We’re really a sick nation.
And it puts us at a disadvantage economically. It puts us a disadvantage. When you think about the impact of having almost upwards of a third to sometimes even higher number of adolescents and young people being disqualified from ever enlisting or joining the armed forces.
That puts us at a potential security risk for the country. We’ve been staffing the world’s most fantastic voluntary fighting force. And, this is a national security issue. I can go on for days talking about the impact that it has for our communities, but think about it at a personal level.
If there’s an opportunity to intersect and change course or course correct around disease states, and we can do it around something that we heard not only from our mothers, but from our grandmothers. Parents, our grandmothers told us that you are what you eat, right? And we’ve heard that, And so, really making the healthy choice, the easy choice, it’s fun it’s exciting. It is a a great opportunity for us. But let me just be clear, as we get down through the business model, creating enough of a, the food is medicine as a defined benefit with the payers, understanding that.
There is enough evidence out there that is significant enough that a diet that is healthy, balanced can actually course correct with a disease and disease state only makes sense. So we’re committed with a coalition of the willing to have conversations about how do we make this really worthwhile in the future.
And then also we believe this is a win. And it’s not a… Zero sum game. It’s not that someone has to lose for us to win or for us to lose for someone else to win. I think everyone can benefit from the understanding that that America right now it is sick. And then how do we help them live healthier lives in the future?
And we believe that the food is medicine campaign that we’re on is one of the ways that we can do it.

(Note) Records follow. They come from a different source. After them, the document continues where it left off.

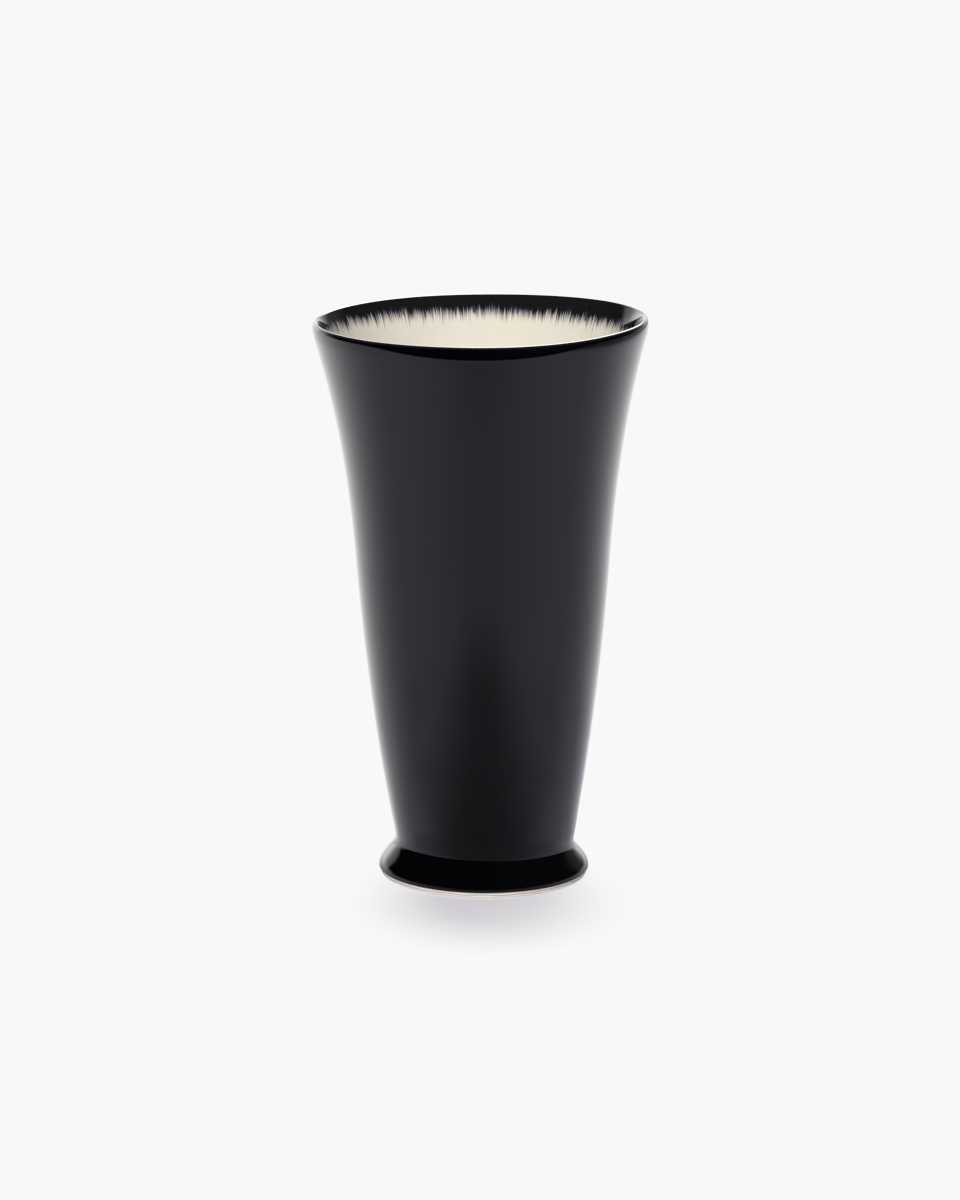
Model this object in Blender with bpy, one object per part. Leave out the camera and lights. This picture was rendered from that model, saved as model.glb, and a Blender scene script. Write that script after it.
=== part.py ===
"""A tall porcelain beaker on a flared foot, glazed black outside and cream inside.

All lengths are in metres, +Z is up, and the beaker stands on the plane z = 0
with its axis on the Z axis. Two porcelain pieces carry everything: the bowl,
and the foot ring that is luted under it. Four glaze coats lie on them: black
outside, cream inside, a brushed black band over the lip, and black in the
recess of the foot. The porcelain shows only where the foot stands.
"""
import math
import random

import bmesh
import bpy
from mathutils import Vector

# Overall size
HEIGHT = 0.149
RIM_RADIUS = 0.0440

# Lip: how thick it is, how high its rounded crest is, and the soft roll below it
LIP_THICKNESS = 0.0028
CREST_HEIGHT = 0.0017
LIP_ROLL_RADIUS = 0.0085

# Wall: radius and outward slope at the neck, at the belly line and below the lip
NECK_HEIGHT = 0.0097
NECK_RADIUS = 0.0237
NECK_SLOPE = 0.184
BELLY_HEIGHT = 0.0860
BELLY_RADIUS = 0.0336
BELLY_SLOPE = 0.074
FLARE_SLOPE = 0.29
BASE_WALL = 0.0042

# Inside of the bowl: glazed floor over the neck, and the rounding between floor and wall
FLOOR_THICKNESS = 0.0048
FLOOR_CORNER = 0.0070

# Foot: the ring it stands on, its bare toe, its top under the bowl and its recess
FOOT_RADIUS = 0.0282
STAND_WIDTH = 0.0038
TOE_STEP = 0.0003
TOE_ROUND = 0.0004
FOOT_TOP_WIDTH = 0.0035
RECESS_CORNER = 0.0015

# Glaze: thickness of a coat, where coats end, and the rounded end over the bare toe
GLAZE = 0.0004
GLAZE_LINE = 0.0013
GLAZE_EDGE_HEIGHT = 0.0007
GLAZE_EDGE_SHARE = 0.75
RECESS_GLAZE_LINE = 0.0012
BAND_OUTER_DEPTH = 0.0012

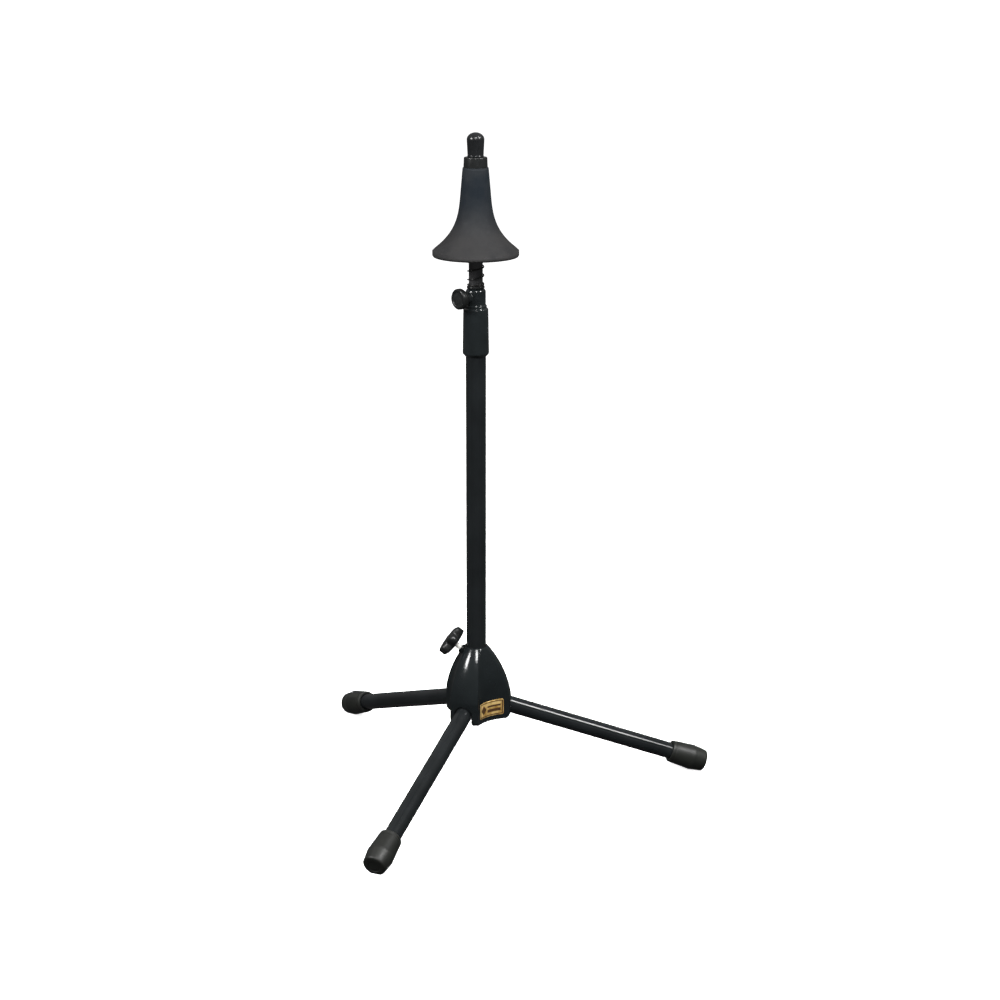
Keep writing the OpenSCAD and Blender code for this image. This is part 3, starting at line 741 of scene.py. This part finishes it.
def make_lights():
    soft_light("key_right", (0.607, -0.269, 0.747), 1.9, 0.25, 0.8, 74)
    soft_light("key_left", (-0.694, -0.405, 0.595), 1.9, 0.4, 0.5, 65)
    soft_light("fill_front", (0.07, -0.63, 0.773), 2.0, 0.45, 0.45, 60)
    soft_light("fill_low", (0.25, -0.94, 0.22), 1.9, 0.6, 0.3, 19).visible_glossy = False
    world = bpy.data.worlds.new("studio")
    world.use_nodes = True
    tree = world.node_tree
    where = tree.nodes.new("ShaderNodeTexCoord")
    split = tree.nodes.new("ShaderNodeSeparateXYZ")
    fade = tree.nodes.new("ShaderNodeMapRange")
    tree.links.new(where.outputs["Generated"], split.inputs[0])
    tree.links.new(split.outputs["Z"], fade.inputs["Value"])
    for socket, value in (("From Min", -0.06), ("From Max", 0.0), ("To Min", 0.07), ("To Max", 0.12)):
        fade.inputs[socket].default_value = value      # darker below the horizon
    climb = tree.nodes.new("ShaderNodeMapRange")
    tree.links.new(split.outputs["Z"], climb.inputs["Value"])
    climb.inputs["To Max"].default_value = 0.38         # and brighter towards the top
    total = tree.nodes.new("ShaderNodeMath")
    tree.links.new(fade.outputs["Result"], total.inputs[0])
    tree.links.new(climb.outputs["Result"], total.inputs[1])
    tree.links.new(total.outputs[0], tree.nodes["Background"].inputs["Strength"])
    tree.nodes["Background"].inputs["Color"].default_value = (1, 1, 1, 1)
    bpy.context.scene.world = world


def make_camera():
    data = bpy.data.cameras.new("camera")
    data.sensor_width = 36
    data.lens = 72.956
    data.shift_x, data.shift_y = 0.01305, -0.02556
    data.clip_end = 100
    camera = bpy.data.objects.new("camera", data)
    bpy.context.scene.collection.objects.link(camera)
    pitch = math.radians(15.119)
    camera.location = CAMERA_TURN @ Vector((0.01197, -2.14639, HUB_Z + 0.83688))
    facing = CAMERA_TURN @ Vector((0, math.cos(pitch), -math.sin(pitch)))
    camera.rotation_euler = facing.to_track_quat("-Z", "Y").to_euler()
    bpy.context.scene.camera = camera


make_camera()
make_lights()
make_stage()
make_castings()
make_star_knob()
for leg in (1, 2, 3):
    make_foot(leg)
make_cone()
make_core()
make_cap()
make_seat()
make_spring()
make_label()
make_round_knob()
make_screws()
finish_frame_nodes()
bpy.context.scene.view_settings.view_transform = "Standard"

[00:08:59] David Shifrin: Dr. Watkins one just quick lightning round kind of question that is for you personally. Our audience consists of healthcare executives, healthcare leaders who are thinking about how to communicate, how to activate their teams and empower their teams.
And so I’m curious just briefly to hear about how you, as you go to work every day and have this team at a massive national organization, how do you go in and empower people and lead them and inspire them towards the shared mission that you all have?
[00:09:25] Marc Watkins: First, it’s being your true authentic self.
If we’re talking about, any of this from a leadership standpoint being as transparent. And accessible as you, you can be. I had a famous surgeon tell me one time, it’s not so much what you know, doc it’s going to be how accessible are you to, not only your patients, but the staff, the nursing staff, administration, the community. It’s your accessibility.
And so leaders need to be their true authentic self, but also be accessible. And then also be receptive to things like criticism or critique, right? Understanding that helps you grow. So feedback is a gift. So we talk openly about all of this and to take on the challenges that are meaningful.
One of the things that we do all the time at Kroger is our listening sessions. We engage our associates. So we call our employees associates to respect and understand. What is important to them and then react in a meaningful way, right? Understanding that you need to listen. More than you talk and listen again more than you talk and then in that your ability to listen is to understand not to respond.
I think we can all benefit from that. And so I’m motivated that I support on the Kroger health side a little bit more than 24,000 associates around the country and in our our corporate side, more than 550,000. And I’m just honored to be part of that and we’ll continue to listen.
[00:10:58] David Shifrin: Dr. Marc Watkins, it’s a pleasure. Thanks so much for your time.
[00:11:00] Marc Watkins: you for having me.